--- Start RECORDS SHOWN ---

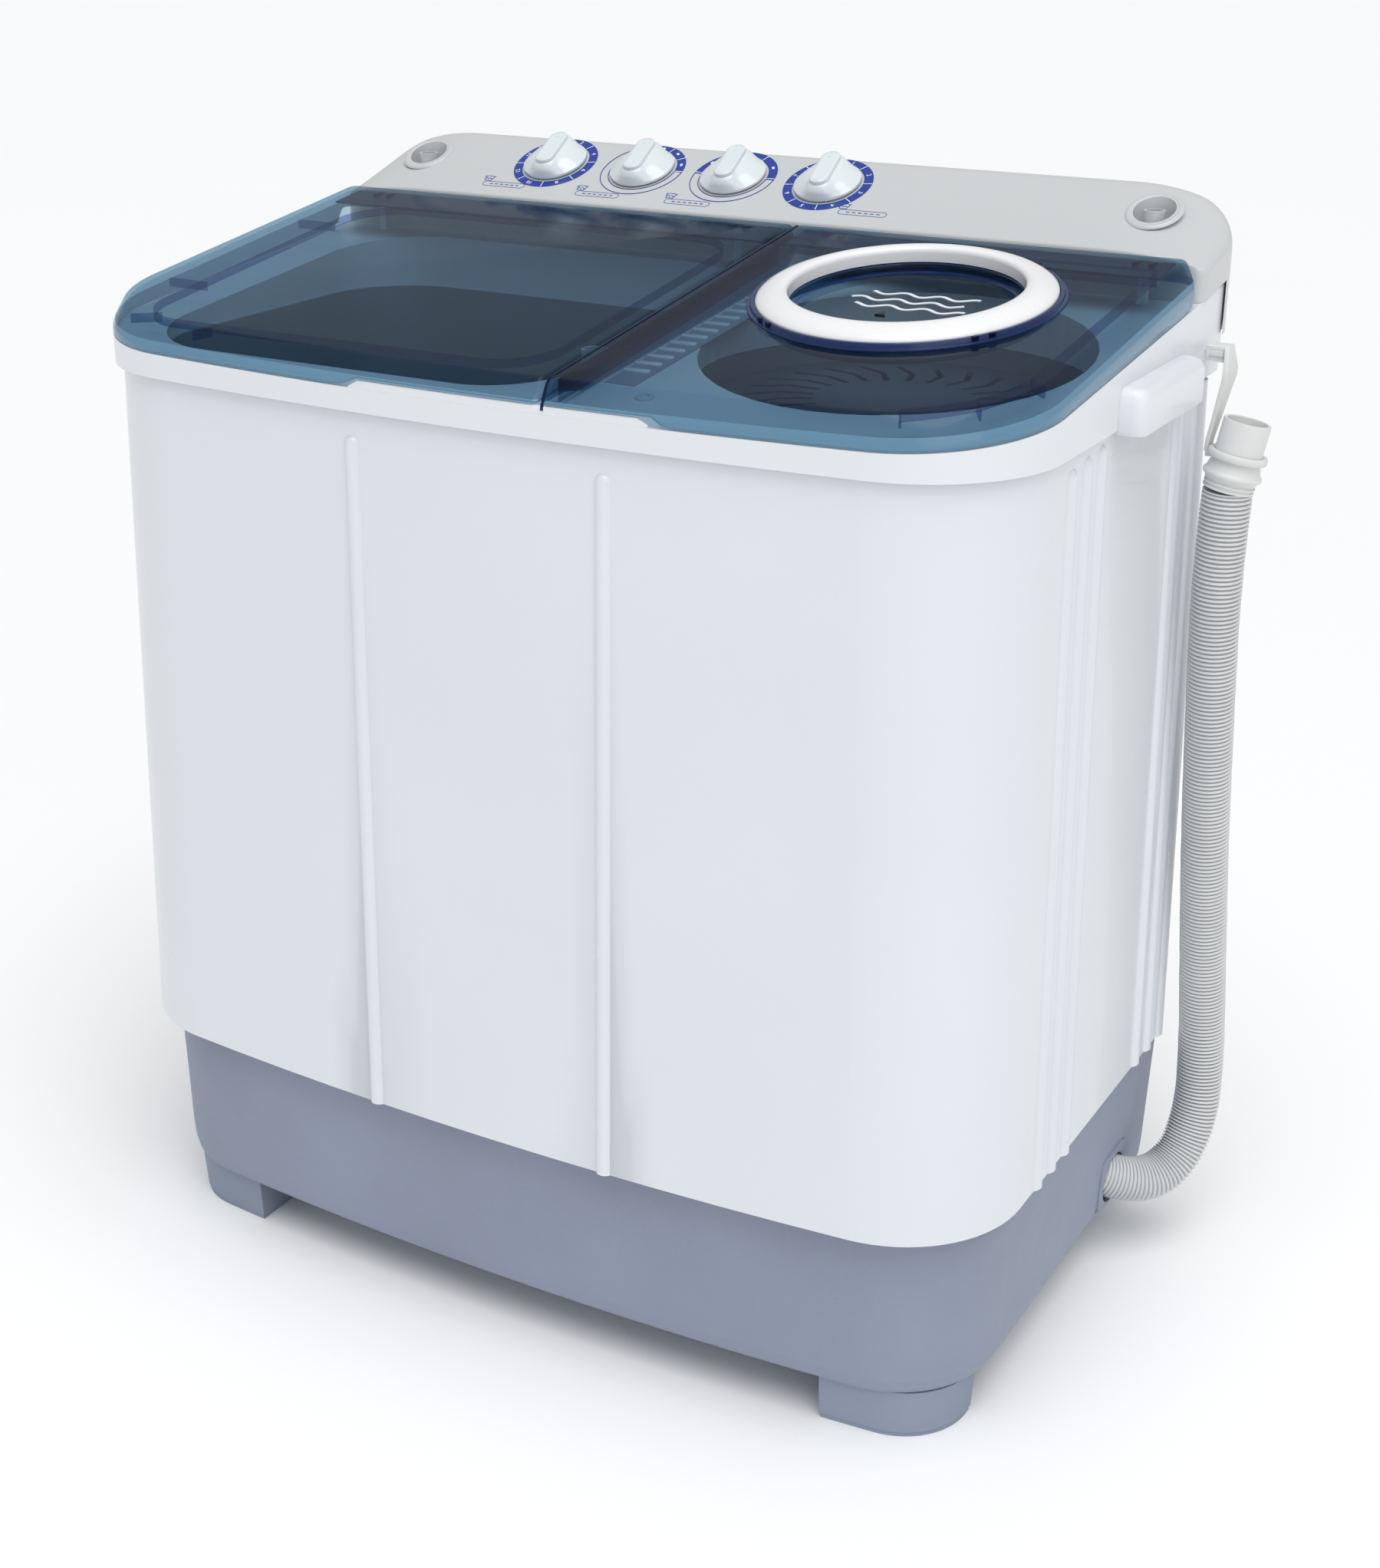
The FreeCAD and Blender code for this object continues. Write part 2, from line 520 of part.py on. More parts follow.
inl = []
for sx in (-1, 1):
    zt = panel_z(176)
    cup = cyl(17.3, (sx * 317, 176, 812), (0, 0, 1), 50).cut(cyl(15.3, (sx * 317, 176, 816), (0, 0, 1), 90))
    cup = cup.common(poly_x([(100, 700), (260, 700), (260, panel_z(260) + 1.2), (100, panel_z(100) + 1.2)], -500, 500))
    sp = cyl(8.0, (sx * 317, 176, 812), (0, 0, 1), zt - 812 + 1.0).fuse(cyl(9.2, (sx * 317, 176, 770), (0, 0, 1), 46.0))
    inl.append(cup.fuse(sp).cut(cyl(6.0, (sx * 317, 176, 760), (0, 0, 1), 100)).removeSplitter())
save("water_inlets", Part.Compound(inl), 2)

knob_shape = cone(KNOB_R, KNOB_R - 1.0, (0, 0, 1.4), (0, 0, 1), 3.0).fuse(cone(KNOB_R - 1.0, 17.0, (0, 0, 4.4), (0, 0, 1), 10.0))
knob_shape = fillet(knob_shape.removeSplitter(), 2.5, lambda e: e.BoundBox.ZMin > 14.3)
bar = rbox(-23, 23, -7, 7, 6.95, 3, 21.0).common(cone(KNOB_R - 0.4, 20.5, (0, 0, 3), (0, 0, 1), 18))
bar = fillet(bar, 1.2, lambda e: e.BoundBox.ZMin > 20.9)
bar.rotate(V(0, 0, 0), V(0, 0, 1), 74)
knob_shape = knob_shape.fuse(bar).fuse(cyl(3.0, (0, 0, -26), (0, 0, 1), 30)).removeSplitter()
timers, switches = [], []
for i, kx in enumerate(KNOB_X):
    nm = ("wash_timer_knob", "wash_selector_knob", "drain_selector_knob", "spin_timer_knob")[i]
    k = knob_shape.copy()
    k.rotate(V(0, 0, 0), V(1, 0, 0), math.degrees(PANEL_SLOPE))
    k.translate(V(*on_panel(kx, KNOB_Y, 0)))
    save(nm, k, 1)
    hh = 30 if i in (0, 3) else 20
    b = rbox(-24, 24, -20, 20, 4, -hh, -6).fuse(cyl(7, (0, 0, -7), (0, 0, 1), 3))
    b = b.cut(cyl(3.05, (0, 0, -40), (0, 0, 1), 60))
    b.rotate(V(0, 0, 0), V(1, 0, 0), math.degrees(PANEL_SLOPE))
    b.translate(V(*on_panel(kx, KNOB_Y, 0)))
    (timers if i in (0, 3) else switches).append(b)
save("timers", Part.Compound(timers), 2)
save("selector_switches", Part.Compound(switches), 2)

# ---------------------------------------------------------------- tubs
x0, x1, y0, y1, r = WASH_TOP
X0, X1, Y0, Y1, R = WASH_BOT
tub = loft(rwire(X0, X1, Y0, Y1, R, 300), rwire(x0, x1, y0, y1, r, TUB_TOP))
tub = tub.fuse(rbox(x0 - 8, x1 + 8, y0 - 8, y1 + 8, r + 8, TUB_TOP - 3.5, TUB_TOP))
tub = tub.cut(loft(rwire(X0 + 2.6, X1 - 2.6, Y0 + 2.6, Y1 - 2.6, R - 2.6, 303), rwire(x0 + 2.6, x1 - 2.6, y0 + 2.6, y1 - 2.6, r - 2.6, TUB_TOP + 0.1)))
tub = tub.cut(cyl(9.0, (WASH_X, WASH_Y, 290), (0, 0, 1), 30))
tub = tub.cut(cyl(13.0, (-10, 60, 290), (0, 0, 1), 30))
save("wash_tub", tub.removeSplitter(), 1)

pul = cone(PULSATOR_R - 6, PULSATOR_R, (WASH_X, WASH_Y, 305), (0, 0, 1), 5).fuse(cone(PULSATOR_R, 60, (WASH_X, WASH_Y, 310), (0, 0, 1), 12))
pul = pul.fuse(cone(30, 24, (WASH_X, WASH_Y, 315), (0, 0, 1), 30))
for i in range(4):
    fin = poly_x([(-7, 0), (7, 0), (2.5, 22), (-2.5, 22)], 18, PULSATOR_R - 14)
    fin.rotate(V(0, 0, 0), V(0, 0, 1), 90 * i + 20)
    fin.translate(V(WASH_X, WASH_Y, 310))
    pul = pul.fuse(fin)
save("pulsator", pul.removeSplitter(), 1)
sh = cyl(7.0, (WASH_X, WASH_Y, 96), (0, 0, 1), 209)
save("pulsator_shaft", sh, 1)
pk = cyl(85, (WASH_X, WASH_Y, 104), (0, 0, 1), 14)
pk = pk.cut(Part.makeTorus(89, 8, V(WASH_X, WASH_Y, 111))).cut(cyl(7.0, (WASH_X, WASH_Y, 90), (0, 0, 1), 40))
for i in range(5):
    a = math.radians(72 * i)
    pk = pk.cut(cyl(15, (WASH_X + 50 * math.cos(a), WASH_Y + 50 * math.sin(a), 90), (0, 0, 1), 40))
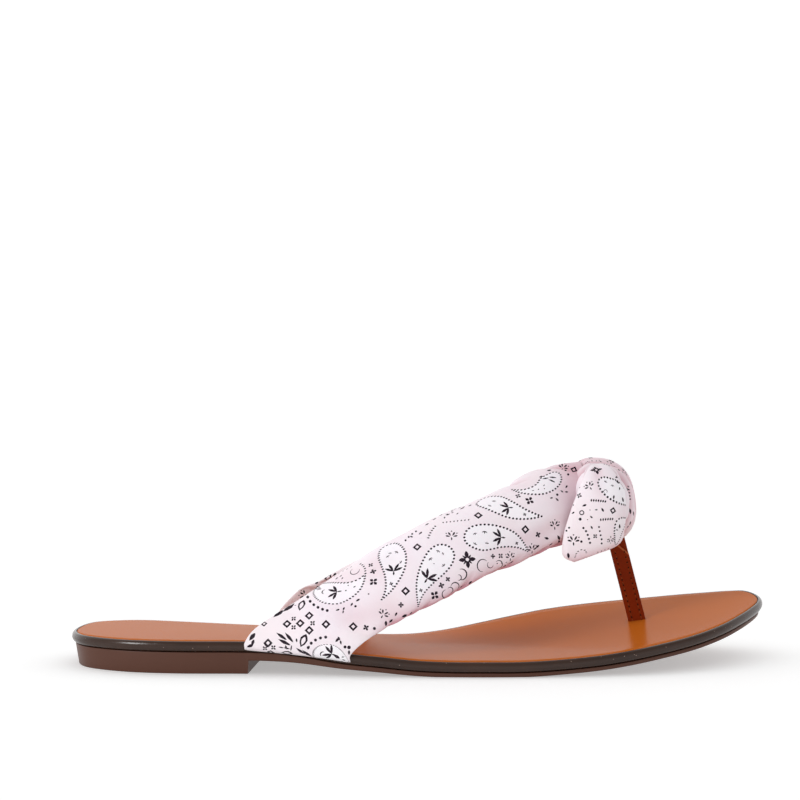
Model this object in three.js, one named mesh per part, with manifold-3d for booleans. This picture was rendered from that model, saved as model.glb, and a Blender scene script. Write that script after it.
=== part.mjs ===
// Flat thong sandal for a right foot: a moulded outsole with a low heel, an insole board with a
// rounded edge, a thin insole cover, two padded cloth straps that join in a knot, the knot's hanging
// tail, and a leather toe post. Millimetres, +X to the toe, +Y to the inner side, +Z up.

import * as THREE from 'three';
import { mergeVertices } from 'three/addons/utils/BufferGeometryUtils.js';
import Module from 'manifold-3d';

const wasm = await Module();
wasm.setup();

// Driving sizes
const heelEnd = 1.2;             // the heel's and the toe's end on the x scale of the tables below
const toeEnd = 250.8;
const gap = 0.3;
const recessGap = 0.4;           // between a strap and the board that it is let into
const boardThickness = 2.7;
const coverThickness = 0.7;
const coverInset = 1.8;          // cover edge to the outermost line of the board's edge
const heelBreastX = 67.5;        // front face of the heel, at mid width
const heelBreastSlant = 1.7;     // how far the inner end of that face lies ahead of the middle
const heelMiddleY = -14;         // middle and half width of the sole at that face
const heelHalfWidth = 22;
const slantSpread = 26;          // how far along the sole the sections follow that slant
const heelInset = 2.4;           // heel wall at the floor, in from the board's outermost line
const soleInset = 1.3;           // outsole wall, in from the board's outermost line
const centreLineY = -0.3;        // middle of the sole's width, so that the part is centred

// The sole in sections from heel to toe. lateral and medial are the outermost lines of the board's
// edge; seamLateral and seamMedial are the heights of the seam between outsole and board there;
// level is where the section starts to rise towards the inner side; sole is the outsole's thickness.
const soleSections = [
  { x: heelEnd, lateral: -6.0, medial: -6.0, seamLateral: 7.7, seamMedial: 7.7, level: -20, sole: 3.0 },
  { x: 5, lateral: -20.2, medial: 13.6, seamLateral: 7.7, seamMedial: 7.7, level: -20, sole: 3.0 },
  { x: 12, lateral: -27.4, medial: 19.4, seamLateral: 7.7, seamMedial: 7.7, level: -20, sole: 3.0 },
  { x: 25, lateral: -34.4, medial: 21.2, seamLateral: 7.7, seamMedial: 7.7, level: -20, sole: 3.0 },
  { x: 42, lateral: -37.5, medial: 16.0, seamLateral: 7.7, seamMedial: 7.7, level: -20, sole: 3.0 },
  { x: 62, lateral: -38.0, medial: 11.0, seamLateral: 7.7, seamMedial: 7.4, level: -20, sole: 2.9 },
  { x: 74, lateral: -38.7, medial: 9.8, seamLateral: 7.5, seamMedial: 7.0, level: -20, sole: 2.9 },
  { x: 84, lateral: -39.7, medial: 10.4, seamLateral: 6.4, seamMedial: 6.2, level: -18, sole: 2.4 },
  { x: 98, lateral: -41.6, medial: 13.4, seamLateral: 4.2, seamMedial: 4.3, level: -14, sole: 1.8 },
  { x: 112, lateral: -43.3, medial: 17.4, seamLateral: 3.0, seamMedial: 3.1, level: -8, sole: 1.7 },
  { x: 124, lateral: -44.4, medial: 22.6, seamLateral: 1.9, seamMedial: 2.7, level: -2, sole: 1.6 },
  { x: 136, lateral: -45.2, medial: 28.0, seamLateral: 1.5, seamMedial: 3.6, level: -2, sole: 1.6 },
  { x: 148, lateral: -45.5, medial: 33.2, seamLateral: 1.5, seamMedial: 5.4, level: -4, sole: 1.6 },
  { x: 160, lateral: -45.0, medial: 38.4, seamLateral: 1.5, seamMedial: 7.3, level: -9, sole: 1.6 },
  { x: 174, lateral: -43.5, medial: 42.8, seamLateral: 2.1, seamMedial: 9.4, level: -18, sole: 1.5 },
  { x: 190, lateral: -40.6, medial: 44.9, seamLateral: 3.4, seamMedial: 11.2, level: -29, sole: 1.5 },
  { x: 206, lateral: -36.2, medial: 43.9, seamLateral: 5.7, seamMedial: 12.9, level: -36, sole: 1.5 },
  { x: 222, lateral: -28.2, medial: 41.0, seamLateral: 8.5, seamMedial: 14.8, level: -28, sole: 1.5 },
  { x: 233, lateral: -19.5, medial: 37.6, seamLateral: 11.1, seamMedial: 16.1, level: -20, sole: 1.5 },
  { x: 241, lateral: -9.8, medial: 34.2, seamLateral: 13.5, seamMedial: 17.1, level: -10, sole: 1.5 },
  { x: 247, lateral: 0.6, medial: 29.4, seamLateral: 15.3, seamMedial: 17.7, level: 0, sole: 1.4 },
  { x: toeEnd, lateral: 15.0, medial: 15.0, seamLateral: 16.9, seamMedial: 16.9, level: 10, sole: 1.3 },
];
const riseShape = 1.35;          // 1 would make the rise to the inner side a straight line

// Smooth curve through one column of a table, over the angle of a half circle laid along x, so that
// both ends of the outline come out round.
const shareAt = (x) => THREE.MathUtils.clamp((x - heelEnd) / (toeEnd - heelEnd), 0, 1);
const turnAt = (x) => Math.acos(1 - 2 * shareAt(x));

function sectionValue(column, x) {
  const knots = soleSections.map((row) => turnAt(row.x));
  const values = soleSections.map((row) => row[column]);
  const at = turnAt(x);
  const last = knots.length - 1;
  let i = 0;
  while (i < last - 1 && at > knots[i + 1]) i += 1;
  const slope = (k) => {
    const a = Math.max(k - 1, 0);
    const b = Math.min(k + 1, last);
    return (values[b] - values[a]) / (knots[b] - knots[a]);
  };
  const width = knots[i + 1] - knots[i];
  const t = (at - knots[i]) / width;
  const t2 = t * t;
  const t3 = t2 * t;
  return (2 * t3 - 3 * t2 + 1) * values[i] + (t3 - 2 * t2 + t) * width * slope(i)
    + (3 * t2 - 2 * t3) * values[i + 1] + (t3 - t2) * width * slope(i + 1);
}

// Height of the seam surface between outsole and insole at any point of the plan.
function seamHeight(x, y) {
  const level = sectionValue('level', x);
  const medial = sectionValue('medial', x);
  const low = sectionValue('seamLateral', x);
  const high = sectionValue('seamMedial', x);
  const share = THREE.MathUtils.clamp((y - level) / Math.max(medial - level, 1), 0, 1);
  return low + (high - low) * share ** riseShape;
}

const slantAt = (y) => heelBreastSlant * (y - heelMiddleY) / heelHalfWidth;
const breastXAt = (y) => heelBreastX + slantAt(y);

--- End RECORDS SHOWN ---

**DIRECTION:** Pick out every line of the listing containing the word "that", and show those lines.

**TASK ANSWER:**
Model this object in three.js, one named mesh per part, with manifold-3d for booleans. This picture was rendered from that model, saved as model.glb, and a Blender scene script. Write that script after it.
// rounded edge, a thin insole cover, two padded cloth straps that join in a knot, the knot's hanging
const recessGap = 0.4;           // between a strap and the board that it is let into
const heelBreastSlant = 1.7;     // how far the inner end of that face lies ahead of the middle
const heelMiddleY = -14;         // middle and half width of the sole at that face
const slantSpread = 26;          // how far along the sole the sections follow that slant
const centreLineY = -0.3;        // middle of the sole's width, so that the part is centred
// Smooth curve through one column of a table, over the angle of a half circle laid along x, so that